Clause 10: Retention of title
1. All deliveries are subject to retention of title. Aartsen will retain title to the goods delivered and to be delivered to the buyer under any agreement until the buyer:
a. has fully paid the purchase price of all such goods, if applicable including any interest and costs due; and
b. has paid all claims regarding any work performed or to be performed by Aartsen for the benefit of the buyer under the relevant agreements; and
c. has paid all claims Aartsen will have against the buyer if the buyer fails to perform the obligations referred to above.
2. However, the risk of loss of or damage to the goods delivered will pass to the buyer at the time of delivery.
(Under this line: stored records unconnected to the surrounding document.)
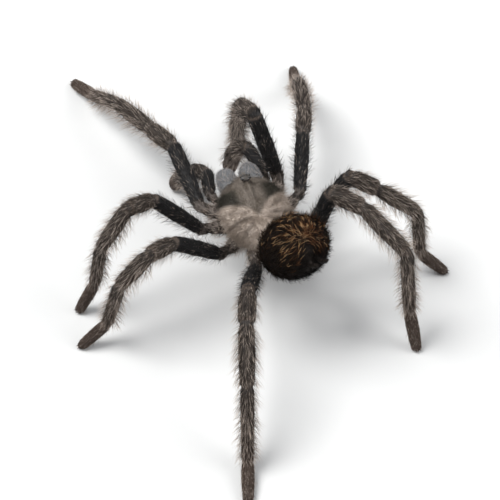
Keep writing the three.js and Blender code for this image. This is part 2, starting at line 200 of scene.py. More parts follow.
def survey(points, names=None):
    """What each point of a surface lies on: its kind and limb, how far along it is, and its coat's lie."""
    found = SimpleNamespace(
        kind=np.full(len(points), KINDS.index("body")),
        limb=np.full(len(points), -1),
        segment=np.zeros(len(points), int),
        share=np.zeros(len(points)),
        run=np.zeros(len(points)),
        along=points[:, 1].copy(),
        beside=points[:, [0, 2]].copy(),
        joint=np.full(len(points), NO_JOINT),
        way=np.tile([0.0, 1.0, -0.4], (len(points), 1)),
    )
    tree, owner = owners()
    names = np.array(names or [owner[tree.find_nearest(Vector(point))[2]] for point in points])
    for word in ("abdomen", "spinneret", "chelicera"):
        found.kind[np.char.startswith(names, word)] = KINDS.index(word)
    reach = np.full(len(points), COXA_REACH)
    for number, limb in enumerate(LIMBS):
        for segment in range(len(limb.segments)):
            node = limb.nodes[segment - 1] if segment else "sternum_coxae"
            on = np.flatnonzero(names == node)
            own_way = limb.ways[segment]
            offset = points[on] - limb.joints[segment]
            run = offset @ own_way
            if not segment:
                beside = offset - np.clip(run, 0, limb.lengths[0])[:, None] * limb.ways[0]
                away = np.linalg.norm(beside, axis=1)
                nearer = away < reach[on]
                on, offset, run, away = on[nearer], offset[nearer], run[nearer], away[nearer]
                reach[on] = away
            share = np.clip(run / limb.lengths[segment], 0, 1)
            found.kind[on] = KINDS.index(limb.segments[segment])
            found.limb[on] = number
            found.segment[on] = segment
            found.share[on] = share
            found.run[on] = run
            found.along[on] = limb.starts[segment] + run
            level = unit(np.cross(own_way, [0, 0, 1.0]))
            upright = np.cross(level, own_way)
            found.beside[on] = np.stack([offset @ level, offset @ upright], axis=1)
            # The distance to the nearest joint, below zero on the body's side of it.
            ahead = run - limb.lengths[segment]
            if segment == 0:
                found.joint[on] = ahead
            elif segment == len(limb.segments) - 1:
                found.joint[on] = run
            else:
                found.joint[on] = np.where(run < -ahead, run, ahead)
            before = limb.ways[max(segment - 1, 0)]
            after = limb.ways[min(segment + 1, len(limb.ways) - 1)]
            early = 0.5 - 0.5 * smoothstep(0, TURNING, share)[:, None]
            late = 0.5 * smoothstep(1 - TURNING, 1, share)[:, None]
            mixed = (1 - early - late) * own_way + early * before + late * after
            found.way[on] = unit(mixed)
    return found


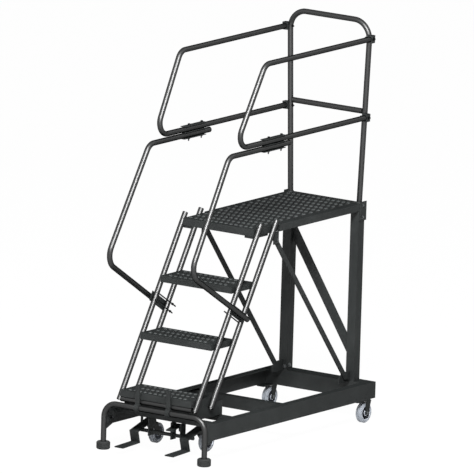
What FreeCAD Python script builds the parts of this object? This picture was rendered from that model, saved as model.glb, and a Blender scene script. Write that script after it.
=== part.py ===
import FreeCAD, Part
import math
import os

import Sketcher

os.makedirs("parts", exist_ok=True)
doc = FreeCAD.newDocument("work_platform")

# Driving sizes in millimetres and degrees.
# Lengths along Y are measured from the line between the two rubber feet, towards the rear.
SIZES = {
    # tube stock shared by the rails and stringers
    "tube_diameter": 27.0,
    "tube_wall": 2.0,
    "weld_gap": 0.2,
    # base
    "rail_outer_half": 299.0,
    "rail_height": 80.0,
    "rail_flange": 42.0,
    "rail_thickness": 4.0,
    "rail_underside": 115.0,
    "rail_front": 72.0,
    "base_rear": 1432.0,
    "rear_member_depth": 77.0,
    "mid_member_back": 731.0,
    "mid_member_depth": 40.0,
    "mid_member_height": 59.0,
    "front_member_front": 80.0,
    "front_member_depth": 50.0,
    "front_member_height": 22.0,
    "step_member_front": 250.0,
    "step_bracket_front": 40.0,
    "step_bracket_low": 202.0,
    # front leg and its feet
    "leg_half_spacing": 297.0,
    "leg_top": 228.0,
    "leg_bend": 70.0,
    "leg_end": 8.0,
    "foot_diameter": 67.0,
    "foot_height": 37.0,
    "gusset_length": 125.0,
    "gusset_drop": 22.0,
    "gusset_rise": 12.0,
    "gusset_slope": 23.0,
    "gusset_thickness": 5.0,
    # stairs
    "stringer_front": 16.0,
    "stringer_foot": 250.0,
    "stringer_slope": 31.1,
    "stringer_pair": 133.0,
    "stringer_over_deck": 21.0,
    "first_step": 302.0,
    "step_rise": 257.0,
    "step_front": 4.0,
    "step_depth": 180.0,
    "step_skirt": 32.0,
    "sheet_thickness": 3.0,
    # deck
    "deck_half_width": 222.0,
    "deck_front": 486.0,
    "deck_notch": 200.0,
    "deck_rear": 1403.0,
    "deck_skirt": 36.0,
    # rear posts and braces
    "post_size": 48.0,
    "post_wall": 3.0,
    "brace_width": 33.0,
    "brace_thickness": 8.0,
    "brace_top": 626.0,
    "brace_low": 1298.0,
    "brace_end": 211.0,
    "post_gusset_front": 1262.0,
    "post_gusset_top": 246.0,
    "post_gusset_corner": 26.0,
    "diagonal_width": 48.0,
    "diagonal_head": 885.0,
    "diagonal_foot": 349.0,
    # rear handrail
    "handrail_back": 1383.0,
    "handrail_top": 1970.0,
    "handrail_inset": 19.0,
    "handrail_spread": 33.0,
    "handrail_bend": 90.0,
    "handrail_seat": 60.0,
    "mid_rail_rise": 26.0,
    # guard rails
    "guard_outset": 16.0,
    "guard_top": 1889.0,
    "guard_mid": 1500.0,
    "guard_front_top": 485.0,
    "guard_front_low": 268.0,
    "guard_bend": 60.0,
    # stair handrails
    "joint_spacer": 2.6,
    "stair_rail_back": 725.0,
    "stair_rail_front": 225.5,
    "stair_rail_toe": -91.0,
    "stair_rail_toe_height": 940.0,
    "stair_rail_end_height": 652.0,
    "stair_rail_outset": 32.0,
    "stair_rail_bend": 60.0,
    "stair_rail_toe_bend": 75.0,
    # straps on the front leg
    "clamp_thickness": 3.2,
    "clamp_height": 38.0,
    "clamp_reach": 24.0,
    "joint_plate_length": 180.0,
    "joint_plate_back": 590.0,
    "stringer_plate_width": 50.0,
    "stringer_plate_thickness": 2.2,
    "strap_width": 25.0,
    "strap_thickness": 6.0,
    "strap_top": 340.0,
    "left_strap": -101.0,
    "right_strap": 80.0,
    "lug_diameter": 39.0,
    # casters
    "wheel_diameter": 100.0,
    "wheel_width": 30.0,
    "axle_diameter": 10.0,
    "running_gap": 0.05,
    "fork_gap": 5.0,
    "fork_thickness": 3.0,
    "fork_end": 11.0,
    "fork_width": 44.0,
    "fork_lean": 12.0,
    "caster_plate_front": 1283.0,
    "caster_plate_length": 109.0,
    "caster_plate_thickness": 5.0,
    "rear_wheel_half": 278.0,
    "rear_wheel_back": 1366.0,
    "caster_height": 133.0,
    "caster_trail": 22.0,
    "front_wheel_half": 147.5,
    # pedals
    "pivot_back": 85.0,
    "pivot_height": 104.0,
    "lock_angle": 16.0,
    "pivot_rod": 18.0,
    "pedal_width": 50.0,
    "pedal_thickness": 6.0,
    "pedal_elbow": 46.0,
    "pedal_drop": 64.0,
    "pedal_reach": 133.0,
    "pedal_lift": 33.0,
    "pedal_tail": 150.0,
    "caster_back": 105.0,
    "swivel_diameter": 46.0,
    "kingpin_diameter": 10.0,
    "kingpin_head": 4.0,
    "bracket_width": 40.0,
    "bracket_thickness": 6.0,
    "left_bracket": -80.0,
    "release_centre": 80.0,
    "release_width": 40.0,
    "release_side_gap": 5.0,
    "release_back": 95.0,
    "release_height": 158.0,
    "release_length": 86.0,
    "release_tilt": 12.0,
    "release_pin": 8.0,
    "latch_drop": 34.0,
    "latch_width": 12.0,
    "stop_across": -144.0,
    "stop_back": 100.0,
    "stop_height": 139.0,
    "stop_diameter": 13.0,
}

sheet = doc.addObject("Spreadsheet::Sheet", "Sizes")
for row, (alias, number) in enumerate(SIZES.items(), start=1):
    sheet.set(f"A{row}", alias)
    sheet.set(f"B{row}", str(number))
    sheet.setAlias(f"B{row}", alias)
doc.recompute()


class Size:
    """A length or angle that keeps both its number and the formula it comes from."""

    def __init__(self, number, formula):
        self.number = float(number)
        self.formula = formula

    def __add__(self, other):
        other = as_size(other)
        return Size(self.number + other.number, f"({self.formula} + {other.formula})")

    def __sub__(self, other):
        other = as_size(other)
        return Size(self.number - other.number, f"({self.formula} - {other.formula})")

    def __mul__(self, other):
        other = as_size(other)
        return Size(self.number * other.number, f"({self.formula} * {other.formula})")

    def __truediv__(self, other):
        other = as_size(other)
        return Size(self.number / other.number, f"({self.formula} / {other.formula})")

    def __neg__(self):
        return Size(-self.number, f"(0 - {self.formula})")

    __radd__ = __add__
    __rmul__ = __mul__

    def __rsub__(self, other):
        return as_size(other) - self


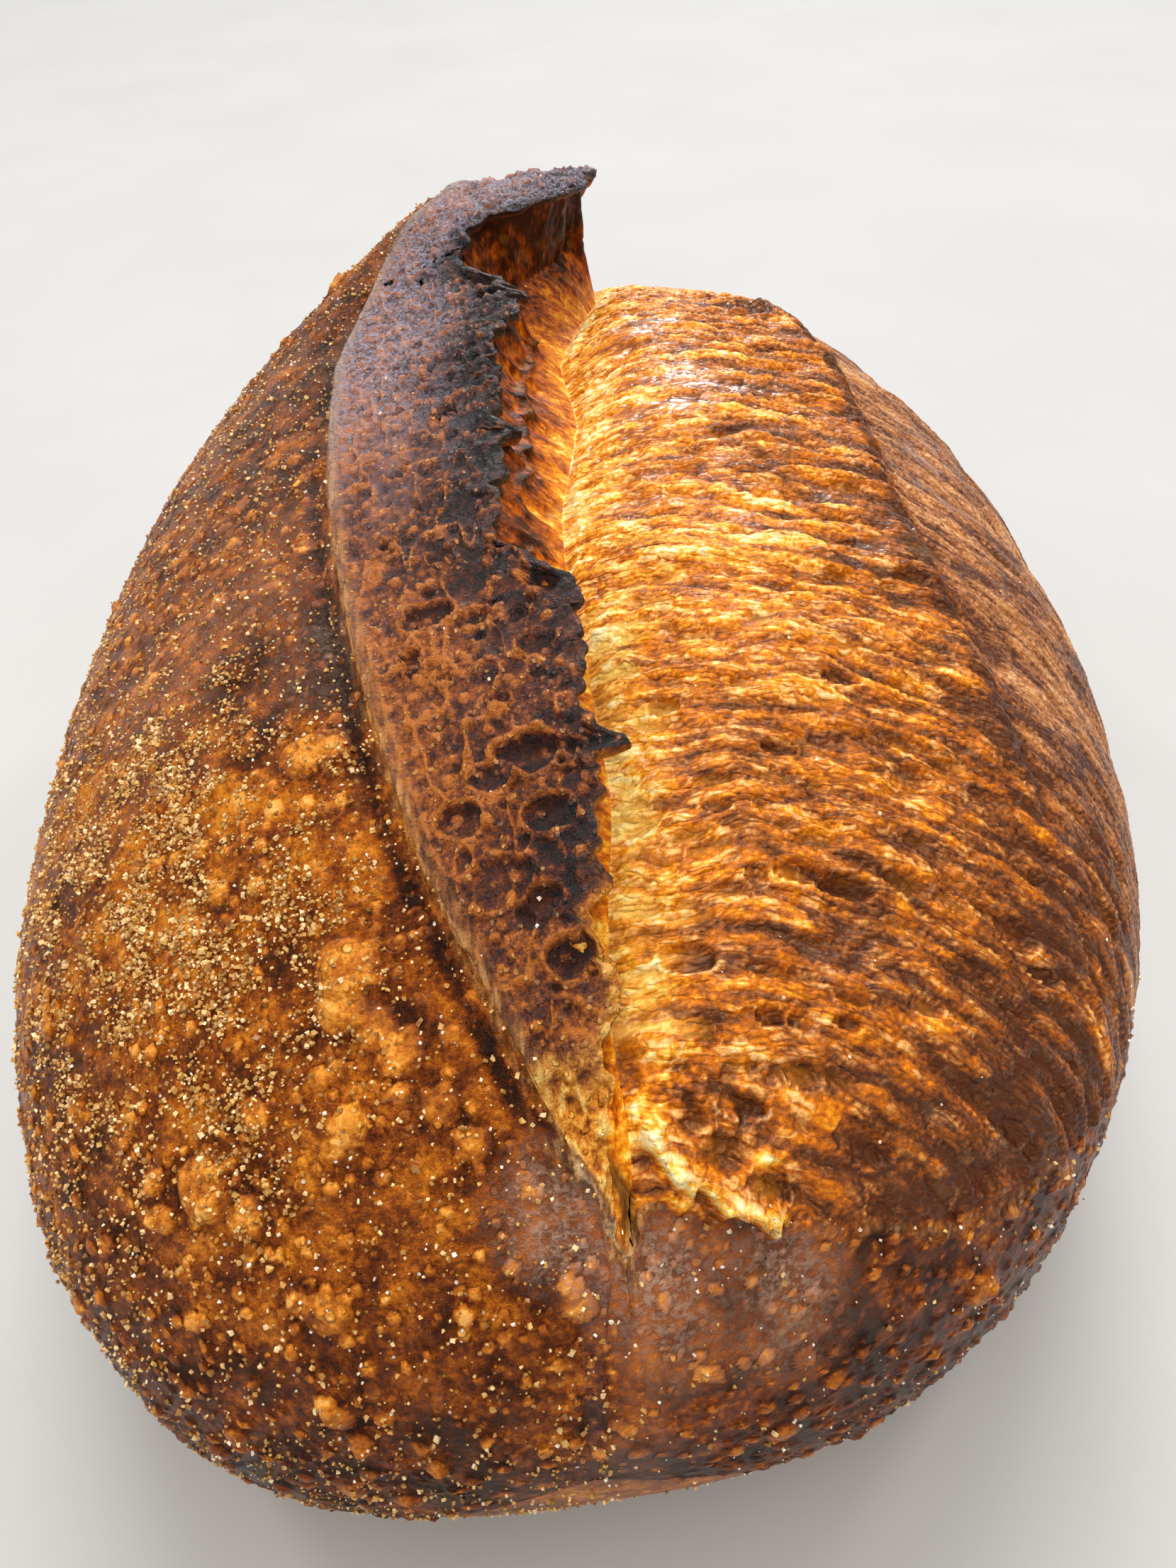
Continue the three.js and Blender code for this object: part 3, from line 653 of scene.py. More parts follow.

3. The buyer is not permitted in any way to use the goods title to which has been retained as security for the payment of any claims other than those of Aartsen. If a third party keeps the item for the buyer, the buyer will be required, if it fails to meet its obligations to Aartsen, to provide Aartsen with the third party's name and address upon request, and Aartsen may inform that third party that it must from then on keep the item for Aartsen.
4. All costs incurred by Aartsen in invoking this retention-of-title clause will be borne by the buyer.
Clause 11: Governing law and competent court
1. All agreements (and the delivery of goods and/or services under those agreements) or any issues regarding non-contractual liability and/or liability arising from a wrongful act arising from or as set out in these General Terms and Conditions will be governed by the law of the country where the contracting Aartsen entity is established, with the exclusion, if otherwise applicable, of the United Nations Convention on Contracts for the International Sale of Goods.
2. All disputes arising between Aartsen and the buyer will be settled by the competent court in the judicial district where the contracting Aartsen entity is established, without this affecting Aartsen’s right to file legal proceedings against the buyer with any other competent court.